Once traders reach the funded phase, certain rules are in place to encourage disciplined and sustainable trading. Below is a list of key rules all traders must follow to maintain their funded account and continue receiving payouts.
Best Day Rule
To be eligible for a payout, no single trading day can represent more than 40% of your total profits.
This rule does not breach your account if exceeded, but it will delay your payout until your profit distribution becomes more balanced.
3% Rule
To manage risk effectively in the funded phase, traders must not lose more than 3% of their account balance in a single trade.
Single Trade Limit: 3% of your initial funded account balance
Splitting trades into multiple positions does not bypass this rule — they are counted as one trade.
Violating this rule is a hard breach and will lead to account termination.
Example:
On a $100,000 account, the maximum loss allowed on any single trade is $3,000.
1% Risk Limit Rule (High-Risk Traders Only)
This rule is applied selectively to traders whose trading activity shows signs of over-risking, overexposure, or impulsive behavior.
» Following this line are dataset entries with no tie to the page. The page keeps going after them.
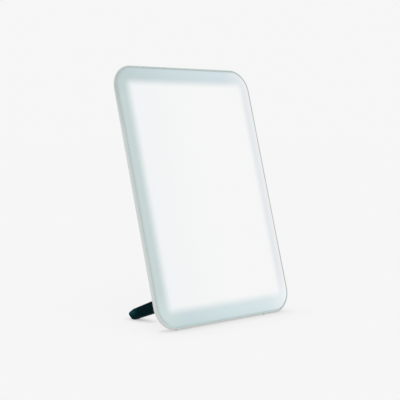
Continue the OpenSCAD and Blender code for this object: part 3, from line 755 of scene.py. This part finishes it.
# ------------------------------------------------------------------ power button
dish = [(r, 22.6 + 39.4 - math.sqrt(1600 - r * r)) for r in (0, 1, 2, 3, 4, 5, 5.8, 6.4)]
profile = dish + [(6.68, 22.5), (6.88, 22.35), (7.0, 22.1), (7.0, 19.85), (8.45, 19.85), (8.6, 19.7), (8.6, 18.6), (2.5, 18.6), (2.5, 15.9), (2.35, 15.75), (0, 15.75)]
button = lathe("power_cap", profile, 96, along_depth(*BUTTON_AT), wear=lambda r, t: 1.0 if 6.2 < r < 7.01 and t > 22 else 0.0)
settle(button, "button", "button", "power_button")


def ribbon(name, path, half, proud, surface):
    """A low inlay with rounded shoulders that follows path, [x, v, normal x, normal v], over a curved face."""
    shape = [(-1.0, -0.12), (-1.0, 0.3), (-0.75, 0.8), (-0.3, 1.0), (0.3, 1.0), (0.75, 0.8), (1.0, 0.3), (1.0, -0.12)]
    verts, m = [], len(shape)
    for x, v, nx, nv in path:
        for a, b in shape:
            px, pv = x + nx * half * a, v + nv * half * a
            verts.append((px, surface(px, pv) + proud * b, pv))
    faces = [(i * m + j, i * m + (j + 1) % m, (i + 1) * m + (j + 1) % m, (i + 1) * m + j) for i in range(len(path) - 1) for j in range(m)]
    faces += [tuple(range(m)), tuple(range((len(path) - 1) * m, len(path) * m))]
    return make(name, verts, faces, ON_PANEL)


def dish_at(x, v):
    return 62.0 - math.sqrt(1600 - (x - BUTTON_AT[0]) ** 2 - (v - BUTTON_AT[1]) ** 2)


ring = []
for k in range(49):
    a = math.radians(90 + 38 + (360 - 76) * k / 48)
    ring.append((BUTTON_AT[0] + 2.7 * math.cos(a), BUTTON_AT[1] + 2.7 * math.sin(a), math.cos(a), math.sin(a)))
mark = ribbon("power_mark_ring", ring, 0.3, 0.06, dish_at)
settle(mark, "button", "shell")
bar = [(BUTTON_AT[0], BUTTON_AT[1] + 0.7 + 2.6 * k / 6, 1.0, 0.0) for k in range(7)]
mark = ribbon("power_mark_bar", bar, 0.3, 0.06, dish_at)
settle(mark, "button", "shell")

# ------------------------------------------------------------------ hinge knuckles
for side, tag in ((-1, "left"), (1, "right")):
    barrel = [(PIVOT_D + 8.2 * math.cos(math.radians(a)), PIVOT_V + 8.2 * math.sin(math.radians(a)), math.cos(math.radians(a)), math.sin(math.radians(a)))
              for a in range(-90, 91, 6)]
    b0 = BACK_D + 0.05
    foot_low = rounded_polygon([(b0, PIVOT_V - 10.6, 0.3), (12, PIVOT_V - 10.6, 1.3), (12, PIVOT_V - 8.2, 0.9), (PIVOT_D, PIVOT_V - 8.2, 0.2), (PIVOT_D, PIVOT_V, 0.2)])
    foot_high = rounded_polygon([(PIVOT_D, PIVOT_V, 0.2), (PIVOT_D, PIVOT_V + 8.2, 0.2), (12, PIVOT_V + 8.2, 0.9), (12, PIVOT_V + 10.6, 1.3), (b0, PIVOT_V + 10.6, 0.3)])
    pts = foot_low[:21] + barrel + foot_high[14:]
    x0, x1 = (BEARING_X[0], BEARING_X[1]) if side > 0 else (-BEARING_X[1], -BEARING_X[0])
    knuckle = prism("hinge_knuckle_" + tag, pts, x0, x1, 0.7, ON_PANEL, steps=4)
    bore = lathe("cutter", [(0, x0 - 2), (6.22, x0 - 2), (6.22, x1 + 2), (0, x1 + 2)], 72, along_x(PIVOT_D, PIVOT_V))
    boolean(knuckle, [bore], "DIFFERENCE")
    settle(knuckle, "lamp", "shell", "hinge_block_" + tag)

# ------------------------------------------------------------------ stand legs
leg_pts = round_hull([(HINGE_Y, HINGE_Z, ROOT_R)] + NOSE + [BELLY])
for side, tag in ((-1, "left"), (1, "right")):
    x0, x1 = (LEG_INNER_X, LEG_OUTER_X) if side > 0 else (-LEG_OUTER_X, -LEG_INNER_X)
    # wear on the rims, weighted towards the tip and the upper side: partly edge wear, partly painted highlight
    leg = prism("leg_moulding_" + tag, leg_pts, x0, x1, LEG_ROUND, ON_FLOOR, steps=8, middle=4, sharp=60,
                wear=lambda y, z: max(0.0, min(1.0, (y - (LEG_REACH - 22.0)) / 16.0)) * (1.0 if z > 4.0 else 0.4))
    heel = prism("heel", [(y, z, a, b) for y, z, a, b in rounded_polygon(
        [(BACK_D + 0.1, PIVOT_V - 6.3, 0.6), (12.5, PIVOT_V - 6.3, 0.6), (12.5, PIVOT_V - 0.8, 0.6), (BACK_D + 0.1, PIVOT_V - 0.8, 0.6)])],
        x0 + LEG_ROUND, x1 - LEG_ROUND, 0.5, ON_FLOOR, steps=3)
    heel.data.transform(ON_FLOOR.inverted() @ ON_PANEL)
    boolean(leg, [heel], "UNION")
    sole = slab("cutter", x0 - 5, x1 + 5, 0, 200, -10, 0.35, ON_FLOOR)
    pad_x = (LEG_INNER_X + 2, LEG_OUTER_X - 2) if side > 0 else (-(LEG_OUTER_X - 2), -(LEG_INNER_X + 2))
    pocket = slab("cutter", pad_x[0] - 0.05, pad_x[1] + 0.05, LEG_REACH - 7.35, LEG_REACH - 2.75, -0.05, 1.65, ON_FLOOR)
    b0, b1 = (x0 - 1, x1 - 3.35) if side > 0 else (x0 + 3.35, x1 + 1)
    bore = lathe("cutter", [(0, b0), (BAR_R + 0.02, b0), (BAR_R + 0.02, b1), (0, b1)], 72, along_x(HINGE_Y, HINGE_Z), ON_FLOOR)
    boolean(leg, [sole, pocket, bore], "DIFFERENCE")
    smooth(leg, 50)
    settle(leg, "stand", "leg", "stand_leg_" + tag)

# ------------------------------------------------------------------ floor, light, camera
FLOOR_BASE, FLOOR_GLOW = 0.08, 0.827
floor_mesh = bpy.data.meshes.new("studio_floor")
floor_mesh.from_pydata([(-12, -12, 0), (12, -12, 0), (12, 12, 0), (-12, 12, 0)], [], [(0, 1, 2, 3)])
floor = bpy.data.objects.new("studio_floor", floor_mesh)
bpy.context.scene.collection.objects.link(floor)
g = Graph("floor_paper")
paper = g.span(g.noise(2.0, 2.0), 0.3, 0.7, 0.995, 1.0)
g.put(g.b.inputs["Base Color"], g.mix(paper, (FLOOR_BASE * 0.9, FLOOR_BASE * 0.9, FLOOR_BASE * 0.9), (FLOOR_BASE, FLOOR_BASE, FLOOR_BASE)))
g.b.inputs["Roughness"].default_value = 0.9
g.b.inputs["Specular IOR Level"].default_value = 0.0
_, floor_y, _ = g.separate()


def near(distance):
    n = g.nt.nodes.new("ShaderNodeAmbientOcclusion")
    n.samples = 8
    n.inputs["Distance"].default_value = distance
    return g.math("SUBTRACT", 1.0, n.outputs["AO"])


# a short, faint contact shadow: wider in front of the panel, closer and deeper round the legs
front, rear = (LOW_Y - MID_Y) * MM - 0.004, (LOW_Y - MID_Y) * MM + 0.014
wide = g.math("MULTIPLY", near(0.06), g.span(floor_y, front, rear, 0.15, 0.04))
close = g.math("MULTIPLY", near(0.012), g.span(floor_y, front, rear, 0.05, 0.45))
edge_on = g.math("MULTIPLY", near(0.022), g.span(floor_y, front, rear, 0.18, 0.0))
shade = g.math("ADD", g.math("ADD", wide, close), edge_on)
soft = g.math("SUBTRACT", 1.0, shade, clamp=True)
g.put(g.b.inputs["Emission Color"], g.mix(soft, (0.0, 0.0, 0.0), (FLOOR_GLOW, FLOOR_GLOW, FLOOR_GLOW)))
g.b.inputs["Emission Strength"].default_value = 1.0
floor.data.materials.append(g.m)
floor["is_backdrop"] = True

scene = bpy.context.scene
world = bpy.data.worlds.new("studio") if scene.world is None else scene.world
scene.world = world
world.use_nodes = True
bg = world.node_tree.nodes.get("Background") or world.node_tree.nodes.new("ShaderNodeBackground")
bg.inputs["Color"].default_value = (1.0, 1.0, 1.0, 1.0)
bg.inputs["Strength"].default_value = 0.922

for old in [o for o in scene.objects if o.type in ("LIGHT", "CAMERA")]:
    bpy.data.objects.remove(old)
sun = bpy.data.lights.new("soft_key", "SUN")
sun.energy, sun.angle = 1.0, math.radians(50)
key = bpy.data.objects.new("soft_key", sun)
key.rotation_mode = "QUATERNION"
key.rotation_quaternion = Vector((-0.45, -0.55, 0.9)).to_track_quat("Z", "Y")
scene.collection.objects.link(key)

cam = bpy.data.cameras.new("camera")
cam.lens, cam.sensor_width, cam.clip_start, cam.clip_end = 94.878, 36.0, 0.01, 60.0
camera = bpy.data.objects.new("camera", cam)
scene.collection.objects.link(camera)
az, el, dist = math.radians(-44.067), math.radians(4.1045), 1.24867
target = Vector((-0.04996, -0.04878, 0.15170))
back_dir = Vector((math.sin(az) * math.cos(el), -math.cos(az) * math.cos(el), math.sin(el)))
camera.rotation_mode = "QUATERNION"
camera.location = target + back_dir * dist
camera.rotation_quaternion = (-back_dir).to_track_quat("-Z", "Y")
scene.camera = camera
scene.view_settings.view_transform = "Standard"
scene.view_settings.look = "None"

for o in [o for o in scene.objects if o.type == "MESH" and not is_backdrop(o) and body_of(o) is None]:
    bpy.data.objects.remove(o)
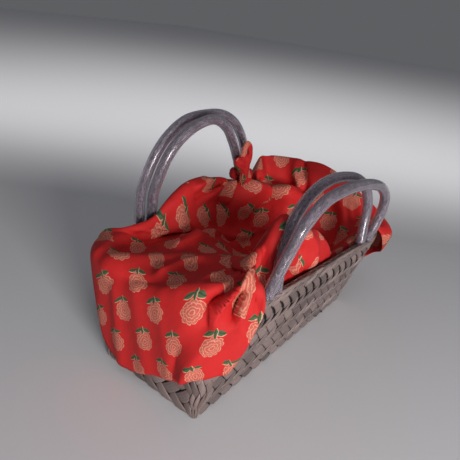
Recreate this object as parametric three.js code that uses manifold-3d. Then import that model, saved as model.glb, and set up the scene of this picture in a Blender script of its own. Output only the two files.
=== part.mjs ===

Once activated, the trader must:
Risk no more than 1% of their balance across all open trades
Set a stop-loss (SL) immediately on every position
Follow responsible and sustainable trading practices
In some cases, leverage may also be reduced on the affected account to help limit overexposure and reinforce proper risk management.
This rule is not automatic. If triggered, you’ll be notified via email and it will only apply to the specific account mentioned.
Failing to comply may result in:
Termination of your account
Profits from violating trades being removed
This rule is designed to help traders transition toward a more professional trading approach.
Drawdown Rules
Drawdown limits are enforced in the funded phase, just as they were during the challenge.
You must respect both daily and maximum drawdown rules at all times.
Breaching these limits results in an immediate loss of the funded account.